▶ _Exercise aim_: Repeat every line below exactly as it reads.

########################################

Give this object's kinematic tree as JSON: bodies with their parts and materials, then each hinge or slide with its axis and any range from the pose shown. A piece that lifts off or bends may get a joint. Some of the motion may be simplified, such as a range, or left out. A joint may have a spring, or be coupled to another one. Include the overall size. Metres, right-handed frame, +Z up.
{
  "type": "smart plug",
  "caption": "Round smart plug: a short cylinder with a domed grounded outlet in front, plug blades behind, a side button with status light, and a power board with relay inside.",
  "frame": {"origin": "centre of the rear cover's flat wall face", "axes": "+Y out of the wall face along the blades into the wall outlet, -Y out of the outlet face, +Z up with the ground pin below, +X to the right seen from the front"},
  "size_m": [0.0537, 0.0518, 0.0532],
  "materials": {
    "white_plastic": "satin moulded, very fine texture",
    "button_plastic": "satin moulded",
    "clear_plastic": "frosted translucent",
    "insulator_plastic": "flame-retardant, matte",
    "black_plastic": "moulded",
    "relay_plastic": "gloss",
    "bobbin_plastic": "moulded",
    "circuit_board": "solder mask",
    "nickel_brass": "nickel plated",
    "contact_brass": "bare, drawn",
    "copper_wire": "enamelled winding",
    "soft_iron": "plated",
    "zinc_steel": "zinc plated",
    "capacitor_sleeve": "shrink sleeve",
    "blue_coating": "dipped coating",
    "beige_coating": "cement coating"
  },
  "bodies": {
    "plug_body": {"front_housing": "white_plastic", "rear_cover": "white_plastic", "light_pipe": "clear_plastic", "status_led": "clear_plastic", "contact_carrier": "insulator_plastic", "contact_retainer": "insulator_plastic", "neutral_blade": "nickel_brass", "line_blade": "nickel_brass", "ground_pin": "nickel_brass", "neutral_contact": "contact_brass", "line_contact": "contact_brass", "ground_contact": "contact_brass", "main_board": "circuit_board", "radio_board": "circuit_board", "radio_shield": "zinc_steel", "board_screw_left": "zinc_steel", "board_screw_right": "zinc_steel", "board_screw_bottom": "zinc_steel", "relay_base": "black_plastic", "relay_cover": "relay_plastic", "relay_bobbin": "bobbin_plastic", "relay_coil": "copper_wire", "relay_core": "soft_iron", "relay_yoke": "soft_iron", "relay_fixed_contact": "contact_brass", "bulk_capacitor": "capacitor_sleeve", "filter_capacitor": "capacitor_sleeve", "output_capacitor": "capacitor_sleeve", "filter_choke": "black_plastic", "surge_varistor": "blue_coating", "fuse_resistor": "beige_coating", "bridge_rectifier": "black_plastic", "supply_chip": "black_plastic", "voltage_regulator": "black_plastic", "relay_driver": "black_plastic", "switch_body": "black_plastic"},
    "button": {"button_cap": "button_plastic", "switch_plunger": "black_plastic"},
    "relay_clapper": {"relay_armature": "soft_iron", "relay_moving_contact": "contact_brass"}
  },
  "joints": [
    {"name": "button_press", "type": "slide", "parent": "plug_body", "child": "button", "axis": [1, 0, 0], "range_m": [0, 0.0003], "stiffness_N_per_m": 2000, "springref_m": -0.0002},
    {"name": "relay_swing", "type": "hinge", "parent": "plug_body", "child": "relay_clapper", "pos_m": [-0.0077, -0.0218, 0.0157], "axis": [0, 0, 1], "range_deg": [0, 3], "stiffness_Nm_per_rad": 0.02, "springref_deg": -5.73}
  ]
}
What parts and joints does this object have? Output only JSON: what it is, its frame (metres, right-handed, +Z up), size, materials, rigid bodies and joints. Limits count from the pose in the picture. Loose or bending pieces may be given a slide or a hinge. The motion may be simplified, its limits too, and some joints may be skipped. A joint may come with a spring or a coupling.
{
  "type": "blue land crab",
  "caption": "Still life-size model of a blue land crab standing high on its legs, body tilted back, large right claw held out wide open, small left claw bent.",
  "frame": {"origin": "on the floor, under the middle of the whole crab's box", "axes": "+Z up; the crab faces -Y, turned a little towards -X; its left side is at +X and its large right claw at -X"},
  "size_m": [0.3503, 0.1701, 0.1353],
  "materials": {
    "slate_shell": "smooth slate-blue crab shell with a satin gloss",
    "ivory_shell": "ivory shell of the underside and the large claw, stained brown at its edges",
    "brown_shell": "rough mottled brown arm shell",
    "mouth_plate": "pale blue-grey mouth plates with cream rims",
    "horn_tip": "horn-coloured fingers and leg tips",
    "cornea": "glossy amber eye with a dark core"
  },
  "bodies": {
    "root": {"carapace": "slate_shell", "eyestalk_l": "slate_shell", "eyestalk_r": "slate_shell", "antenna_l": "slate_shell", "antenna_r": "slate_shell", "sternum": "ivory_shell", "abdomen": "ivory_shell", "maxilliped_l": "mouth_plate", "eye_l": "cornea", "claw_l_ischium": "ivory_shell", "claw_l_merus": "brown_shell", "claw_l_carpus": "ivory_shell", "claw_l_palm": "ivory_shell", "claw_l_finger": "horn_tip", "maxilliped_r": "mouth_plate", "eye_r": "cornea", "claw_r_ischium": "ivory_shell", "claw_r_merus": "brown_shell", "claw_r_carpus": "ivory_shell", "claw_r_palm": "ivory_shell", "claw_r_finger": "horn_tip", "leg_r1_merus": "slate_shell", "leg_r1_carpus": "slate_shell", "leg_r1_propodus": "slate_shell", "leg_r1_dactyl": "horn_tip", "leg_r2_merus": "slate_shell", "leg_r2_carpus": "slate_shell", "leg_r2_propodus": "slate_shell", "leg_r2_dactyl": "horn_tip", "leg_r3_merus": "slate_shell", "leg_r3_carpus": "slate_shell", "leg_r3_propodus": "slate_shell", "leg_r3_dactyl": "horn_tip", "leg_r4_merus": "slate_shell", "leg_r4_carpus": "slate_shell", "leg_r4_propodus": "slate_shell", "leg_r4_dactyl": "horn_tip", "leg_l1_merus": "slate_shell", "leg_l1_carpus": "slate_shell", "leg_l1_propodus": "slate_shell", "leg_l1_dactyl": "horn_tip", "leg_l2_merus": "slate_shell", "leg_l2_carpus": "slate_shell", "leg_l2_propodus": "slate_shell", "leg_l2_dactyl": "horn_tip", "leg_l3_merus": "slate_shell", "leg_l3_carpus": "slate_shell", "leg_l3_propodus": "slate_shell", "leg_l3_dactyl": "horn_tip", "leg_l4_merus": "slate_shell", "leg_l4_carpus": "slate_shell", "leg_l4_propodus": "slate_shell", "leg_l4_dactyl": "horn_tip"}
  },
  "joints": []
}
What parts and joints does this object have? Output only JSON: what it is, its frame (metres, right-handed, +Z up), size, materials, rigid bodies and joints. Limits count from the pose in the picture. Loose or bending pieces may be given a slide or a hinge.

########################################

▶ _Written response_:
Give this object's kinematic tree as JSON: bodies with their parts and materials, then each hinge or slide with its axis and any range from the pose shown. A piece that lifts off or bends may get a joint. Some of the motion may be simplified, such as a range, or left out. A joint may have a spring, or be coupled to another one. Include the overall size. Metres, right-handed frame, +Z up.
{
  "type": "smart plug",
  "caption": "Round smart plug: a short cylinder with a domed grounded outlet in front, plug blades behind, a side button with status light, and a power board with relay inside.",
  "frame": {"origin": "centre of the rear cover's flat wall face", "axes": "+Y out of the wall face along the blades into the wall outlet, -Y out of the outlet face, +Z up with the ground pin below, +X to the right seen from the front"},
  "size_m": [0.0537, 0.0518, 0.0532],
  "materials": {
    "white_plastic": "satin moulded, very fine texture",
    "button_plastic": "satin moulded",
    "clear_plastic": "frosted translucent",
    "insulator_plastic": "flame-retardant, matte",
    "black_plastic": "moulded",
    "relay_plastic": "gloss",
    "bobbin_plastic": "moulded",
    "circuit_board": "solder mask",
    "nickel_brass": "nickel plated",
    "contact_brass": "bare, drawn",
    "copper_wire": "enamelled winding",
    "soft_iron": "plated",
    "zinc_steel": "zinc plated",
    "capacitor_sleeve": "shrink sleeve",
    "blue_coating": "dipped coating",
    "beige_coating": "cement coating"
  },
  "bodies": {
    "plug_body": {"front_housing": "white_plastic", "rear_cover": "white_plastic", "light_pipe": "clear_plastic", "status_led": "clear_plastic", "contact_carrier": "insulator_plastic", "contact_retainer": "insulator_plastic", "neutral_blade": "nickel_brass", "line_blade": "nickel_brass", "ground_pin": "nickel_brass", "neutral_contact": "contact_brass", "line_contact": "contact_brass", "ground_contact": "contact_brass", "main_board": "circuit_board", "radio_board": "circuit_board", "radio_shield": "zinc_steel", "board_screw_left": "zinc_steel", "board_screw_right": "zinc_steel", "board_screw_bottom": "zinc_steel", "relay_base": "black_plastic", "relay_cover": "relay_plastic", "relay_bobbin": "bobbin_plastic", "relay_coil": "copper_wire", "relay_core": "soft_iron", "relay_yoke": "soft_iron", "relay_fixed_contact": "contact_brass", "bulk_capacitor": "capacitor_sleeve", "filter_capacitor": "capacitor_sleeve", "output_capacitor": "capacitor_sleeve", "filter_choke": "black_plastic", "surge_varistor": "blue_coating", "fuse_resistor": "beige_coating", "bridge_rectifier": "black_plastic", "supply_chip": "black_plastic", "voltage_regulator": "black_plastic", "relay_driver": "black_plastic", "switch_body": "black_plastic"},
    "button": {"button_cap": "button_plastic", "switch_plunger": "black_plastic"},
    "relay_clapper": {"relay_armature": "soft_iron", "relay_moving_contact": "contact_brass"}
  },
  "joints": [
    {"name": "button_press", "type": "slide", "parent": "plug_body", "child": "button", "axis": [1, 0, 0], "range_m": [0, 0.0003], "stiffness_N_per_m": 2000, "springref_m": -0.0002},
    {"name": "relay_swing", "type": "hinge", "parent": "plug_body", "child": "relay_clapper", "pos_m": [-0.0077, -0.0218, 0.0157], "axis": [0, 0, 1], "range_deg": [0, 3], "stiffness_Nm_per_rad": 0.02, "springref_deg": -5.73}
  ]
}
What parts and joints does this object have? Output only JSON: what it is, its frame (metres, right-handed, +Z up), size, materials, rigid bodies and joints. Limits count from the pose in the picture. Loose or bending pieces may be given a slide or a hinge. The motion may be simplified, its limits too, and some joints may be skipped. A joint may come with a spring or a coupling.
{
  "type": "blue land crab",
  "caption": "Still life-size model of a blue land crab standing high on its legs, body tilted back, large right claw held out wide open, small left claw bent.",
  "frame": {"origin": "on the floor, under the middle of the whole crab's box", "axes": "+Z up; the crab faces -Y, turned a little towards -X; its left side is at +X and its large right claw at -X"},
  "size_m": [0.3503, 0.1701, 0.1353],
  "materials": {
    "slate_shell": "smooth slate-blue crab shell with a satin gloss",
    "ivory_shell": "ivory shell of the underside and the large claw, stained brown at its edges",
    "brown_shell": "rough mottled brown arm shell",
    "mouth_plate": "pale blue-grey mouth plates with cream rims",
    "horn_tip": "horn-coloured fingers and leg tips",
    "cornea": "glossy amber eye with a dark core"
  },
  "bodies": {
    "root": {"carapace": "slate_shell", "eyestalk_l": "slate_shell", "eyestalk_r": "slate_shell", "antenna_l": "slate_shell", "antenna_r": "slate_shell", "sternum": "ivory_shell", "abdomen": "ivory_shell", "maxilliped_l": "mouth_plate", "eye_l": "cornea", "claw_l_ischium": "ivory_shell", "claw_l_merus": "brown_shell", "claw_l_carpus": "ivory_shell", "claw_l_palm": "ivory_shell", "claw_l_finger": "horn_tip", "maxilliped_r": "mouth_plate", "eye_r": "cornea", "claw_r_ischium": "ivory_shell", "claw_r_merus": "brown_shell", "claw_r_carpus": "ivory_shell", "claw_r_palm": "ivory_shell", "claw_r_finger": "horn_tip", "leg_r1_merus": "slate_shell", "leg_r1_carpus": "slate_shell", "leg_r1_propodus": "slate_shell", "leg_r1_dactyl": "horn_tip", "leg_r2_merus": "slate_shell", "leg_r2_carpus": "slate_shell", "leg_r2_propodus": "slate_shell", "leg_r2_dactyl": "horn_tip", "leg_r3_merus": "slate_shell", "leg_r3_carpus": "slate_shell", "leg_r3_propodus": "slate_shell", "leg_r3_dactyl": "horn_tip", "leg_r4_merus": "slate_shell", "leg_r4_carpus": "slate_shell", "leg_r4_propodus": "slate_shell", "leg_r4_dactyl": "horn_tip", "leg_l1_merus": "slate_shell", "leg_l1_carpus": "slate_shell", "leg_l1_propodus": "slate_shell", "leg_l1_dactyl": "horn_tip", "leg_l2_merus": "slate_shell", "leg_l2_carpus": "slate_shell", "leg_l2_propodus": "slate_shell", "leg_l2_dactyl": "horn_tip", "leg_l3_merus": "slate_shell", "leg_l3_carpus": "slate_shell", "leg_l3_propodus": "slate_shell", "leg_l3_dactyl": "horn_tip", "leg_l4_merus": "slate_shell", "leg_l4_carpus": "slate_shell", "leg_l4_propodus": "slate_shell", "leg_l4_dactyl": "horn_tip"}
  },
  "joints": []
}
What parts and joints does this object have? Output only JSON: what it is, its frame (metres, right-handed, +Z up), size, materials, rigid bodies and joints. Limits count from the pose in the picture. Loose or bending pieces may be given a slide or a hinge.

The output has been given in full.